Jeanie: Yes. Both are very important roles.

Looking ahead, what are your hopes for the program?

Marc: Within the next five years, we’re hoping to expand the program further. In particular, to create a Native American cohort. There have been discussions. There are a lot of hurdles for the moment but we’re hoping to overcome those. 

What are some of these hurdles?

Marc: It’s not just finding an individual student. As Daisy Cardenas has said, you can’t have just one student, you need a cohort. Of course, she knows what she’s talking about. Daisy was part of our first cohort. She’s now on the Board of the Healthcare Foundation and [helping to steer the HOPE program] at Santa Rosa Junior College. Daisy and her cohort, who called themselves the co-madres, were a community. They created a support network among themselves. We hope to create a cohort of Native American mental healthcare professionals.

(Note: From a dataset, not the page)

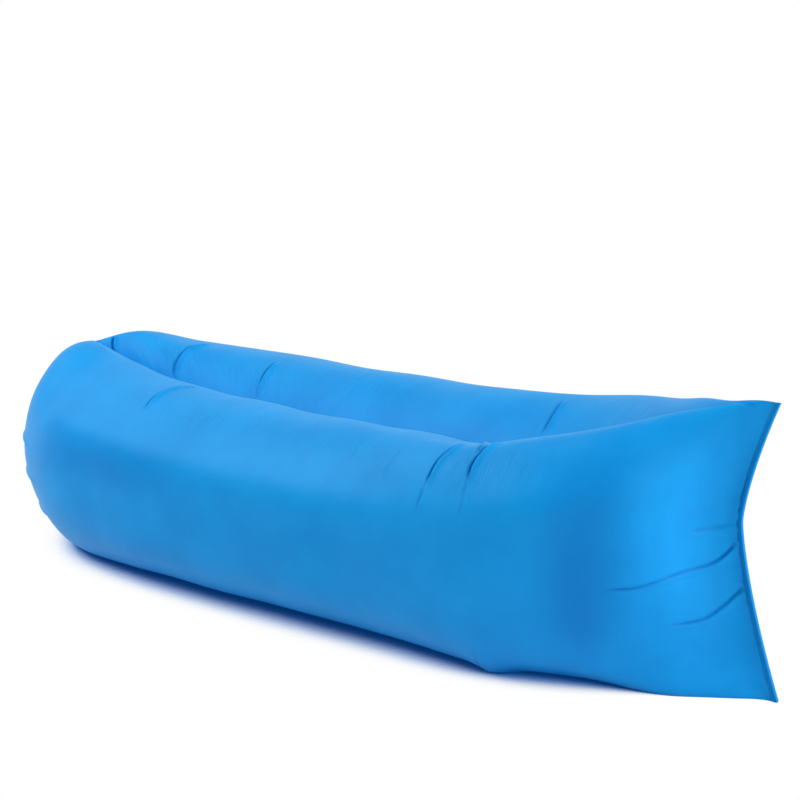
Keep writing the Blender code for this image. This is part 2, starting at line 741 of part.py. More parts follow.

Jeanie: Also, the political landscape is such that we don’t know what the next five years will bring. We don’t know if these issues will grow even more significant. It’s a huge question mark. But whatever happens will also help to suggest where we go from here: Where is the need?

The Bancroft Foundation has made a generous pledge to partially underwrite the next five years of the Mental Health Talent Pipeline.…

Marc: We have provided a commitment for the next five years that will help the Healthcare Foundation meet its commitment, which is to cover 75% of the scholarships. USF has committed to covering 25% for the next five years, which is great. Now we’re hoping the rest of the community can step up to fill some of the funding gap.

What would you emphasize in inviting someone to join the Bancroft Foundation in supporting this program?

Marc: We emphasize the success of the program. I think that success speaks for itself. We have a great group of students who have either already gone through or are currently in the program. They’re the best ambassadors for it. Each one has a personal narrative that’s so powerful. It is an impressive group of people in terms of who they are, the work they’re doing in the community, the hope for the future that they embody.